Women also make up more than half of the workforce in hotels and restaurants, which has produced the third-largest job gain of any industry.
Heidi Shierholz, an economist with the Economic Policy Institute, says the lackluster economy has limited the growth of good jobs -- the kind traditionally held by men. Low-paying jobs, more typically held by women, have been growing instead.
The trend likely won't reverse, she says, until economic growth picks up and unemployment falls significantly below August's 7.2 percent. That might be two years away, Shierholz says.
"It's not like women are fine now," Shierholz says. "Women have been disproportionately in lower-quality jobs."
Even though women's employment has recovered faster than men's, there are still more men with jobs than women. And more men than women have found work since the recession ended. Yet men still haven't recovered all their losses because the cuts were so deep in sectors such as manufacturing and construction.
"We hope, and expect, that men's employment will come back to normal" as the economy strengthens, Hartmann says.

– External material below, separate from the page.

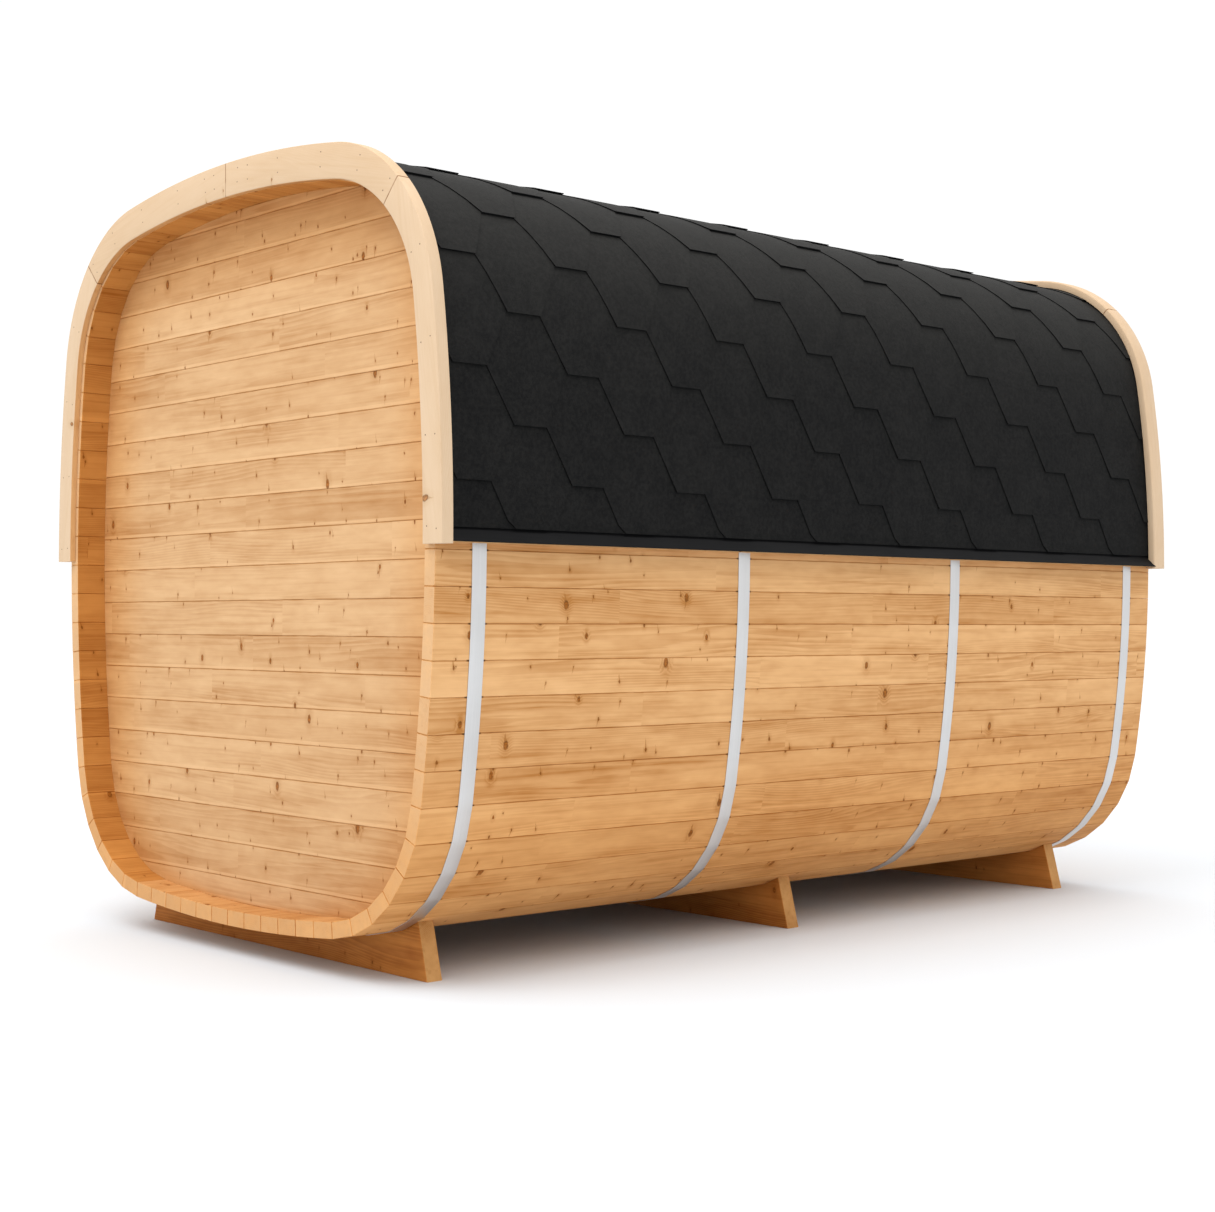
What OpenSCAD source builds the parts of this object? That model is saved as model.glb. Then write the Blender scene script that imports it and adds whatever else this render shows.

Female workers have regained their job losses in the recession even though they were hit hard by government budget cuts, especially by states and localities. Since the end of 2007, state and local governments have cut 689,000 jobs. In a report last year, the liberal Economic Policy Institute calculated that women accounted for 70 percent of those lost jobs.
Despite their overall job gains, the percentage of women working or seeking work has been dropping, just as for men. The so-called labor force participation rate for women -- the percentage either working or looking for work -- was 57.3 last month. That was down from 59.4 percent in December 2007.
For men, the participation rate has dropped to 69.5 percent from 73.1 percent.
Both men and women have been retiring, enrolling in school, registering for Social Security disability payments and just giving up on a weak job market.
Not all the jobs women have regained are in lower-wage areas. They've also recovered jobs in professional and business services, a grab-bag category that includes both higher and lower-paying jobs, from architects and engineers to information technology workers and temp workers.